» Do this: Both the line containing "0.43, 0.31), 0.6)" and the line containing "obj.parent = empty" are to be reproduced exactly, along with every line between them, and nothing more.
■ ■ ■ ■ ■ ■ ■
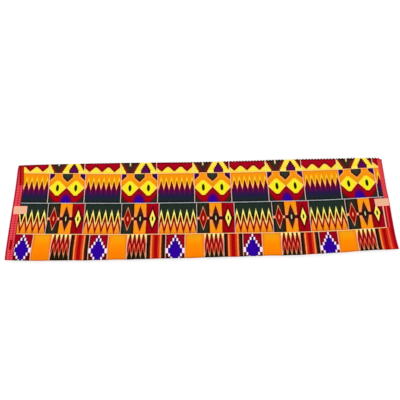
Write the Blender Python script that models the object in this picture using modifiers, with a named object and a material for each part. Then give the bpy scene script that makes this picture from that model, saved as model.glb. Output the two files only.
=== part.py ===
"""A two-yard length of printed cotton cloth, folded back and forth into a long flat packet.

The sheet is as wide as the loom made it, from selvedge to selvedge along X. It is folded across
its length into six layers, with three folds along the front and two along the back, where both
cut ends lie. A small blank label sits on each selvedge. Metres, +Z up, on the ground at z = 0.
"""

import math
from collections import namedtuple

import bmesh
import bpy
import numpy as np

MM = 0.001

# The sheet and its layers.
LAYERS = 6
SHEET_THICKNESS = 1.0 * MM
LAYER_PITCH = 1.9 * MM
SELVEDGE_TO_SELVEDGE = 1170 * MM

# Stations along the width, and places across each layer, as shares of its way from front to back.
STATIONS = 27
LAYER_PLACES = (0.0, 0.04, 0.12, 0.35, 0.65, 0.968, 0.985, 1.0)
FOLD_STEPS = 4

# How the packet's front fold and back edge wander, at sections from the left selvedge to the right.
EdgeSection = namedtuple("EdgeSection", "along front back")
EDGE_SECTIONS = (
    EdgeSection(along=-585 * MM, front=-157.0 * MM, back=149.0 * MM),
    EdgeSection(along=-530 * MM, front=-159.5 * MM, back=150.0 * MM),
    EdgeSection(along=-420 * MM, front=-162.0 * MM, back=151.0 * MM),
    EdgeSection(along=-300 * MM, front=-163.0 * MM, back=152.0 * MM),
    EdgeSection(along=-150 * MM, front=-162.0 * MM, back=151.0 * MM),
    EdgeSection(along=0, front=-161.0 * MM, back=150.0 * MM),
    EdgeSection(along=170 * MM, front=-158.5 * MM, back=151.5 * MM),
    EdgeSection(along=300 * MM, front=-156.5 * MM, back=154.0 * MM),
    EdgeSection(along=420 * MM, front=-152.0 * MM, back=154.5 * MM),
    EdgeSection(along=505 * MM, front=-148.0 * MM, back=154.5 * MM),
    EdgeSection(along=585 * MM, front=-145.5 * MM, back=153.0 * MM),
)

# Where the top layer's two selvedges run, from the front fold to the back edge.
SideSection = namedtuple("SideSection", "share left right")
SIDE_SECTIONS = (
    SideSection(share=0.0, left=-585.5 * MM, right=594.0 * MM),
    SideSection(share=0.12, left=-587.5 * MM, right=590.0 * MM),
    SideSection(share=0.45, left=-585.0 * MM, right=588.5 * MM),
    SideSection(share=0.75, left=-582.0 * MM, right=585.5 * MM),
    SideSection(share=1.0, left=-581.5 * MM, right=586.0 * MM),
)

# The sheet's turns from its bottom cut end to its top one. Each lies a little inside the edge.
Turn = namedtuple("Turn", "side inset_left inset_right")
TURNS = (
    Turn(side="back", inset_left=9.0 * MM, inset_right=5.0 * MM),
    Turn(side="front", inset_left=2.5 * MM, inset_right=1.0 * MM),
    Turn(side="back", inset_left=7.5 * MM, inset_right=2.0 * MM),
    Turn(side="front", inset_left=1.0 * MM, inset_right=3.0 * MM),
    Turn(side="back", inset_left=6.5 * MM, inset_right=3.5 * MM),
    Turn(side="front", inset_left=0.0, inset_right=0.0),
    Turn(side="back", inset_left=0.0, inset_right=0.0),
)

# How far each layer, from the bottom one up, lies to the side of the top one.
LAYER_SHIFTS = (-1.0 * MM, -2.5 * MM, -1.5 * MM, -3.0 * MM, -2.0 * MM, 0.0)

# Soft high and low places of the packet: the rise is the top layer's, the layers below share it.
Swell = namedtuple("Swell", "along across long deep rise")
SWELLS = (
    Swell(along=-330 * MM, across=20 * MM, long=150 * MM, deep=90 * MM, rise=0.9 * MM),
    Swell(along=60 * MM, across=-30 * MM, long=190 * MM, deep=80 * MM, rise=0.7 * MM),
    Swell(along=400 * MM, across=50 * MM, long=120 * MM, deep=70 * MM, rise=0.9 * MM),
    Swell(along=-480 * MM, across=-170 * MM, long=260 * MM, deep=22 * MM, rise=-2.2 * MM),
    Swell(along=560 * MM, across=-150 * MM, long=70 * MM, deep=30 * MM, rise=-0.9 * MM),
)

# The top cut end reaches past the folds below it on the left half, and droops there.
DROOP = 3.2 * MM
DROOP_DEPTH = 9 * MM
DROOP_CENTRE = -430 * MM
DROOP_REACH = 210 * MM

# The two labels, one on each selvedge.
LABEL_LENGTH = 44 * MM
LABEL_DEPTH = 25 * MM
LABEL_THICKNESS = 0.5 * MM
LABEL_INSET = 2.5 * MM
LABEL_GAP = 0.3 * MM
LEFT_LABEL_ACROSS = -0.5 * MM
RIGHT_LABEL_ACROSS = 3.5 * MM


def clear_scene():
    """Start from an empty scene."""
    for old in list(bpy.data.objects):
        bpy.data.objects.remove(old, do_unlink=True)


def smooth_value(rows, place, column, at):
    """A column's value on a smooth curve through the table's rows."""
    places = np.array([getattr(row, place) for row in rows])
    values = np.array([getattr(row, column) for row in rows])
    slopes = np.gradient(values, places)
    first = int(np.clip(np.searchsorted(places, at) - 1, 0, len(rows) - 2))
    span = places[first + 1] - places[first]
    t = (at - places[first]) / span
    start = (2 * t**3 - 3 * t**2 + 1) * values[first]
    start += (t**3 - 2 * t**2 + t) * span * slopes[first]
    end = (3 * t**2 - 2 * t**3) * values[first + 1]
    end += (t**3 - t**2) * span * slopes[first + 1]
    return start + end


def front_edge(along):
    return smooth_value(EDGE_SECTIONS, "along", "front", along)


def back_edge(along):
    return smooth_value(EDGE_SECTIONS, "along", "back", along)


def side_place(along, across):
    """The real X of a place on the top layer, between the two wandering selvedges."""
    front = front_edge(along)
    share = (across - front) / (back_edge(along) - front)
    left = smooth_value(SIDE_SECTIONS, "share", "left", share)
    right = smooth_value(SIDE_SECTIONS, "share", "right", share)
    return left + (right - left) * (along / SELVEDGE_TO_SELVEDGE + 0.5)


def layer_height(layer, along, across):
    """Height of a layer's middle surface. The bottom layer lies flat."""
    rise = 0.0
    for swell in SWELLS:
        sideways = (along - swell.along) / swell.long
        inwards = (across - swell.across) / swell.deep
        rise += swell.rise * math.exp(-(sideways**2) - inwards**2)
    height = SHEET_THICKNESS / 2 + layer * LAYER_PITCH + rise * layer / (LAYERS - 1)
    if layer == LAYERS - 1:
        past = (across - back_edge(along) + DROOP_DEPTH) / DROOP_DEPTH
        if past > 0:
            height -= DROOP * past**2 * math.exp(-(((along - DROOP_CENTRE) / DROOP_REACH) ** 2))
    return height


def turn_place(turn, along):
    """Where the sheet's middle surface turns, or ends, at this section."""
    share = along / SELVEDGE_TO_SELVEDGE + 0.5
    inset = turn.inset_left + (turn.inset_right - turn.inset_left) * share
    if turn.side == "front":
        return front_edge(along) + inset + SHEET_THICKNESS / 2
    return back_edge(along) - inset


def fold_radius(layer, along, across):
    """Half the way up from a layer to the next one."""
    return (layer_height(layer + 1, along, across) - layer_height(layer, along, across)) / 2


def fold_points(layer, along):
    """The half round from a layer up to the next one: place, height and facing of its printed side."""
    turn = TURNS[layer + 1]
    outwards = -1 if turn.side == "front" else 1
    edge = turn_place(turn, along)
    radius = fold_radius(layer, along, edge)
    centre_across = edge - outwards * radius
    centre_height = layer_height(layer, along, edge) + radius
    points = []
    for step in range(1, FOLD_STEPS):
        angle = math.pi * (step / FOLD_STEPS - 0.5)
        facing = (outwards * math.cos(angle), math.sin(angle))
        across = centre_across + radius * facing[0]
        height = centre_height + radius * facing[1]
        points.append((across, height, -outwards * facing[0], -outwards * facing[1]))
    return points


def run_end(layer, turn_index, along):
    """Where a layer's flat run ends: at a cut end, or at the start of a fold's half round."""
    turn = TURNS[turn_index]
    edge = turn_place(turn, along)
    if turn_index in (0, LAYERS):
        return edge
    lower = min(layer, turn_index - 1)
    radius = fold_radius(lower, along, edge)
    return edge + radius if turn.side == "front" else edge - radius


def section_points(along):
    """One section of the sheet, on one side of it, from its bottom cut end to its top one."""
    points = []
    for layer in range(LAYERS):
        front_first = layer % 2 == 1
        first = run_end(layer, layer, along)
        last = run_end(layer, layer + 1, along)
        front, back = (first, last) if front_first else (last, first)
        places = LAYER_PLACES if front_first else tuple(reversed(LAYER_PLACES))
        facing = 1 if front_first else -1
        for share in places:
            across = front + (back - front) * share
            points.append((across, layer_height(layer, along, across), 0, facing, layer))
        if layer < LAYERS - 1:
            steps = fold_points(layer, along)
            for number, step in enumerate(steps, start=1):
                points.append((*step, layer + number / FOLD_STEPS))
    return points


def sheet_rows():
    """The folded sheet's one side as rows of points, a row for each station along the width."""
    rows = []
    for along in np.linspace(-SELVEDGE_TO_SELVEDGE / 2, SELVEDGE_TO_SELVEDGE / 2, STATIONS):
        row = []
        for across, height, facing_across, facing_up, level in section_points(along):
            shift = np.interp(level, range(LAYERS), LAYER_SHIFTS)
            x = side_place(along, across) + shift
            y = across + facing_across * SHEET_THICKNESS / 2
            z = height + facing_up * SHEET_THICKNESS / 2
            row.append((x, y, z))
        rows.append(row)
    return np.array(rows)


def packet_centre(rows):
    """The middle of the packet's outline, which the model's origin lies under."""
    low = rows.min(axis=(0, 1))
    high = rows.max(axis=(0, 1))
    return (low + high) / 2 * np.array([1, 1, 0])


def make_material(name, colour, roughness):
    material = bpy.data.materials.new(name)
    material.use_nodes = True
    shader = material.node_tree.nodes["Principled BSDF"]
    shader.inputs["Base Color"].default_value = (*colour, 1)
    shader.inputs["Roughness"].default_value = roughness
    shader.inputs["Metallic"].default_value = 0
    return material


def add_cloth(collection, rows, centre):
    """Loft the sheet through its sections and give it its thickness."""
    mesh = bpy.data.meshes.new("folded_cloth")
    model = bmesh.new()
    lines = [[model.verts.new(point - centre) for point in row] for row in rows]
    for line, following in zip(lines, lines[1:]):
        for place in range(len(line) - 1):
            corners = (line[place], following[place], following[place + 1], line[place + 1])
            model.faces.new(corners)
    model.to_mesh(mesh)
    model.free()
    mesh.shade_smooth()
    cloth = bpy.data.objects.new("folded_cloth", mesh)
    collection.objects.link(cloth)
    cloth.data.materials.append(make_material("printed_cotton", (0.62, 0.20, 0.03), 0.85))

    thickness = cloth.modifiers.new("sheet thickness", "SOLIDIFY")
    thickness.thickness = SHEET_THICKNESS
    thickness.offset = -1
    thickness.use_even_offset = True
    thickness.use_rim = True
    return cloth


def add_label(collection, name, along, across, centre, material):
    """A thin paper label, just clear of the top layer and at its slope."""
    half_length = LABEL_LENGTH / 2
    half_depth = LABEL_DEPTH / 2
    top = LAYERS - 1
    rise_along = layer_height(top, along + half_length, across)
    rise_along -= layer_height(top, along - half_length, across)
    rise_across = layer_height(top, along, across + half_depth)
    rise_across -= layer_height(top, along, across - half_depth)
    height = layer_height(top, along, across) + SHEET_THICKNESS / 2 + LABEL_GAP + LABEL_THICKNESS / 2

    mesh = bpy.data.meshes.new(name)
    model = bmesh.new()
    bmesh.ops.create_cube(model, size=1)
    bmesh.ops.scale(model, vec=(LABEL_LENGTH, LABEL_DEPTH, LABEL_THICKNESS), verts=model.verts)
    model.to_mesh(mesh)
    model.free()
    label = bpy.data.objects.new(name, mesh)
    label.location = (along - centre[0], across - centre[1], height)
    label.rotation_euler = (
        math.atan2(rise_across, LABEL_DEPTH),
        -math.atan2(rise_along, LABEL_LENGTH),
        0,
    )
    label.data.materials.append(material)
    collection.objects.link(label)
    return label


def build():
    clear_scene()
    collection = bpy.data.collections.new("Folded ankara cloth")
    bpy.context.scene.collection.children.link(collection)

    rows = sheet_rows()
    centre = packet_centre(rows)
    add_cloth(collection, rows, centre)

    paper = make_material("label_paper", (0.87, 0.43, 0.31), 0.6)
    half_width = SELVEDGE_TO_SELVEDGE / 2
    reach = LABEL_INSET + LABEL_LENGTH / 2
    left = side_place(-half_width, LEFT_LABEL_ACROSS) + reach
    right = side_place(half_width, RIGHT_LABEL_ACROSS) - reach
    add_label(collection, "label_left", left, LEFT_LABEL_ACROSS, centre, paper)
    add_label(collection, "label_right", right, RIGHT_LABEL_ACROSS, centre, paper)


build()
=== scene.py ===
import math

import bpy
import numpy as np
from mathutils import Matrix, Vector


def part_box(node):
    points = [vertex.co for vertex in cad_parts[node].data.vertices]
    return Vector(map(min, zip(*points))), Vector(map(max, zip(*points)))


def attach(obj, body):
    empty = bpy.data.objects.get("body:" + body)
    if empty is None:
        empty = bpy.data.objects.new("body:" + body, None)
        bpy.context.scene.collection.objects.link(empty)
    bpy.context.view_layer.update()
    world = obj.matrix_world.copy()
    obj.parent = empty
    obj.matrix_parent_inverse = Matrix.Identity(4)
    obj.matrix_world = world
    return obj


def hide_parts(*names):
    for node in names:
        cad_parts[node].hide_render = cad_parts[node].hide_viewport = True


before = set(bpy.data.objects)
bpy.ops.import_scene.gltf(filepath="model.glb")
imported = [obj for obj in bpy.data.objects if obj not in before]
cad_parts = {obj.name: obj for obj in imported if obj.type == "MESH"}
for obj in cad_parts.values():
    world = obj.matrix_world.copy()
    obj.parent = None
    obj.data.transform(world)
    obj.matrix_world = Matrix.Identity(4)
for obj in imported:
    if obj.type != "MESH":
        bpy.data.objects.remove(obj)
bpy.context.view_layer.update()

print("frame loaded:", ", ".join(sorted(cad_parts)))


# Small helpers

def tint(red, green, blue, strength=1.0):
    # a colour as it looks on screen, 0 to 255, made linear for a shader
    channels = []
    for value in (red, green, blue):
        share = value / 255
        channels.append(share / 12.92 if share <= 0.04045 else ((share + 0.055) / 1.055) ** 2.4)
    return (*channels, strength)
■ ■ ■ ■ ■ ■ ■
» Task output:
    paper = make_material("label_paper", (0.87, 0.43, 0.31), 0.6)
    half_width = SELVEDGE_TO_SELVEDGE / 2
    reach = LABEL_INSET + LABEL_LENGTH / 2
    left = side_place(-half_width, LEFT_LABEL_ACROSS) + reach
    right = side_place(half_width, RIGHT_LABEL_ACROSS) - reach
    add_label(collection, "label_left", left, LEFT_LABEL_ACROSS, centre, paper)
    add_label(collection, "label_right", right, RIGHT_LABEL_ACROSS, centre, paper)


build()
=== scene.py ===
import math

import bpy
import numpy as np
from mathutils import Matrix, Vector


def part_box(node):
    points = [vertex.co for vertex in cad_parts[node].data.vertices]
    return Vector(map(min, zip(*points))), Vector(map(max, zip(*points)))


def attach(obj, body):
    empty = bpy.data.objects.get("body:" + body)
    if empty is None:
        empty = bpy.data.objects.new("body:" + body, None)
        bpy.context.scene.collection.objects.link(empty)
    bpy.context.view_layer.update()
    world = obj.matrix_world.copy()
    obj.parent = empty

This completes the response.